Pillock Posted May 18, 2012 Posted May 18, 2012 Apparently, when the variable speed limit is "off" (or set to NSL), the cameras do not operate.I've been under them at 80-85mph and never had any hate mail, this is the new ones on the M1 between J28 and J25. I doubt this is a fixed policy though and the cynic in me would suggest they want people to get used to doing that, and then one Thursday night they'll turn them all on before relaxing in a bath full of £50 notes. One interesting feature is that not all gantries have the cameras - and the ones that do are normally spotted by the fact the gantry on the other carriageway has cameras also - which you can obviously see as you approach. Again, I'm not going to suggest this is 100% true but it is accurate for that stretch, and the M42 that I use.

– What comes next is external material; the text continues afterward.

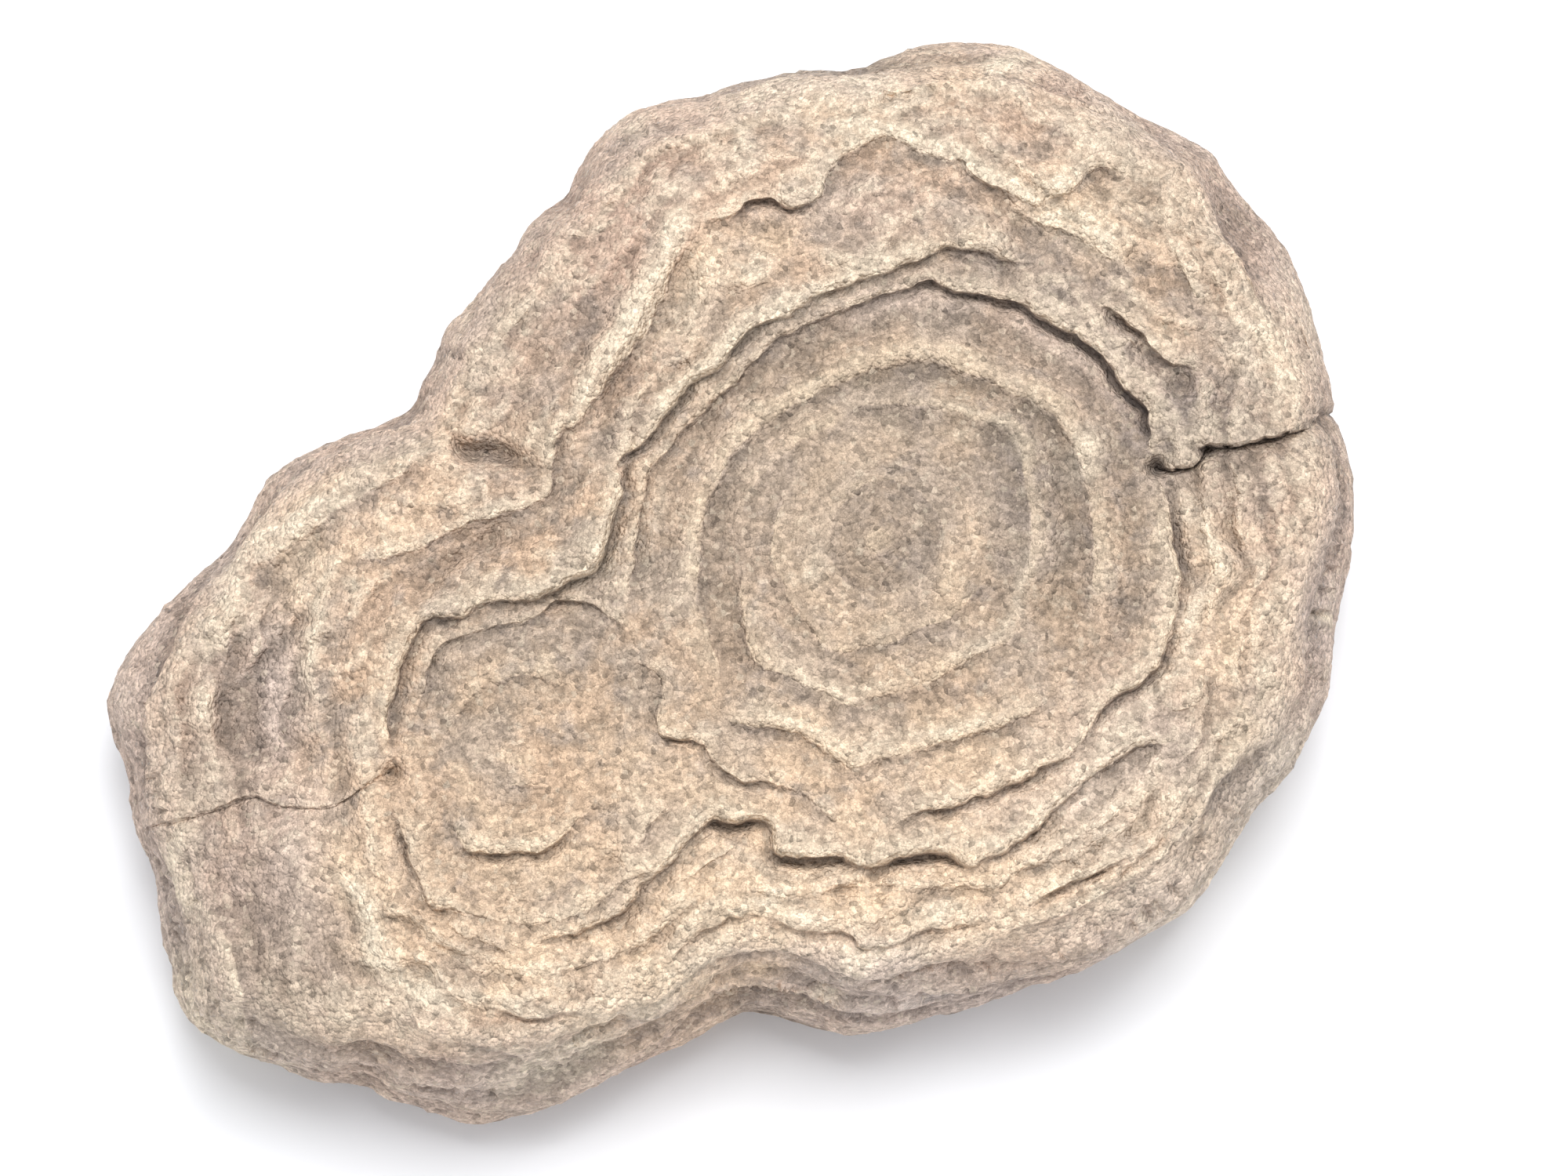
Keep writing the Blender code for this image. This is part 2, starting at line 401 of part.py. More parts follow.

Minimad5 Posted May 18, 2012 Posted May 18, 2012 Stupid (non car related) Question: Does anyone on here do public speaking ? , if so : Whats the best way to present a powerpoint to a group of 50 to 60 people ? Asking thy silly question, as i have to do ^ that ^ next week , and to be honest i'm bricking it
barefoot Posted May 18, 2012 Posted May 18, 2012 I've read in the past that if you pass gantry a in lane 1 & then move over to lane 4 to pass gantry b it doesn't recognise you. This may of course all be bollocks.& folk did get tickets when the limit was down to 50 for several months.
willswitchengage Posted May 18, 2012 Posted May 18, 2012 ^^ Do you mean the yellow average speed cameras? Occasionally going through them in 50 you'll see some oaf blitzing them all at 70, perhaps they know something I don't
dieselnutjob Posted May 18, 2012 Posted May 18, 2012 no, now the roadworks have gone the average speed cameras have also gone. These new camera are a grey box on the back of the gantry and as the PP said you can see them easier on the other side. In places they have painted white distance lines on the road as well like they do at other camera site which suggests it's a spot speed check and not an average. Once you know what the cameras look like you can actually see them on your own side by looking up as you go under the gantry, but I guess by then it's too late.